From the mailing list, my impression on the most frequently asked/discussed topics:

* Laziness: Does something hold onto the head of a list or does it drop it. Memory characteristics of the same. Unexpected memory usage.

* Compilation: When and in what way is clojure compiled. How to do AOT. How to produce named Java classes. How to create executable JARs.

* Java interop: Given a java snippet, what is the closest idiomatic clojure. What library is used to do foo.

* Performance: How can a snippet of code be made to run in less time. Why should or shouldn't a snippet of clojure be faster. What is the typical speed relationship between a piece of Java code and a piece of clojure code. How to type-hint a snippet of code. What can/cannot be type-hinted. What are and how best to use transients.

I feel like those topics account for a large percent of the traffic on the list. I'm certainly leaving things out. All of the above have been dealt with at one time or another on the list.

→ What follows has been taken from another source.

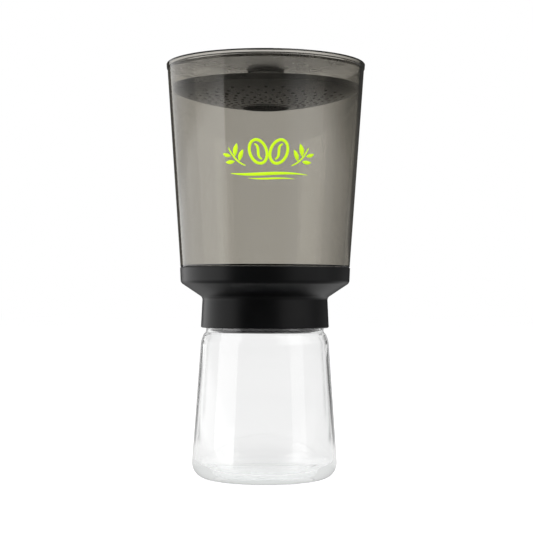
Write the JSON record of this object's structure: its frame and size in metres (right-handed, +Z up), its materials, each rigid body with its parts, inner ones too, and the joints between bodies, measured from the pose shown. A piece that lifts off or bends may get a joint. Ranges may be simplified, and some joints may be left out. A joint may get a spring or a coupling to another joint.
{
  "type": "cold brew coffee maker",
  "caption": "Cold brew coffee maker: a smoky tapered brewing container with a lid, a perforated rain dish and a drain valve in a black base, standing on a glass carafe.",
  "frame": {"origin": "centre of the carafe's foot ring, on the surface it stands on", "axes": "+Z up along the common axis of carafe and brewer; the front with the print faces -Y"},
  "size_m": [0.1348, 0.1348, 0.2842],
  "materials": {
    "clear_glass": "clear blown glass",
    "smoked_plastic": "clear smoky grey plastic, polished",
    "black_plastic": "satin black moulded plastic",
    "silicone": "soft dark silicone",
    "steel": "stainless steel"
  },
  "bodies": {
    "carafe_glass": {"carafe": "clear_glass"},
    "plunger": {"plunger_cup": "black_plastic", "rim_pad": "silicone", "valve_stem": "black_plastic", "poppet_seal": "silicone", "poppet_cap": "black_plastic"},
    "brewer": {"brew_container": "smoked_plastic", "base_housing": "black_plastic", "floor_pan": "black_plastic", "floor_gasket": "silicone", "seam_gasket": "silicone", "base_screws": "steel", "valve_guide": "black_plastic", "valve_spring": "steel", "neck_ring": "silicone"},
    "filter": {"filter_grid": "black_plastic", "filter_mesh": "steel", "filter_ring": "black_plastic", "filter_gasket": "silicone", "filter_knob": "black_plastic"},
    "rainmaker": {"rainmaker_dish": "black_plastic", "rainmaker_knob": "black_plastic"},
    "lid": {"mouth_lid": "smoked_plastic", "lid_knob": "black_plastic"}
  },
  "joints": [
    {"name": "brewer_lift", "type": "slide", "parent": "carafe_glass", "child": "plunger", "axis": [0, 0, 1], "range_m": [0, 0.06]},
    {"name": "valve_stroke", "type": "slide", "parent": "plunger", "child": "brewer", "axis": [0, 0, 1], "range_m": [0, 0.0039], "stiffness_N_per_m": 150, "springref_m": 0.01, "deforming": ["valve_spring"]},
    {"name": "filter_lift", "type": "slide", "parent": "brewer", "child": "filter", "axis": [0, 0, 1], "range_m": [0, 0.1]},
    {"name": "rainmaker_lift", "type": "slide", "parent": "brewer", "child": "rainmaker", "axis": [0, 0, 1], "range_m": [0, 0.06]},
    {"name": "lid_lift", "type": "slide", "parent": "rainmaker", "child": "lid", "axis": [0, 0, 1], "range_m": [0, 0.06]}
  ]
}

"... Unlike Ruby, Clojure doesn’t come with a precooked readline-equipped REPL, but you can get a primitive one going in a simple shell script ..."

Big oversight?


There are readline wrappers such as rlwrap ( http://www.digipedia.pl/man/doc/view/rlwrap.1.html ), which may be handy for other stuff.

Bray does add "Don’t do that though, get yourself some IDE help."


No, not really the primitive one is quite good and for anything more advanced you will need Emacs anyway.


"... No, not really the primitive one is quite good ..."

Does make me wonder why a negative comment about the readline was included if this is the case?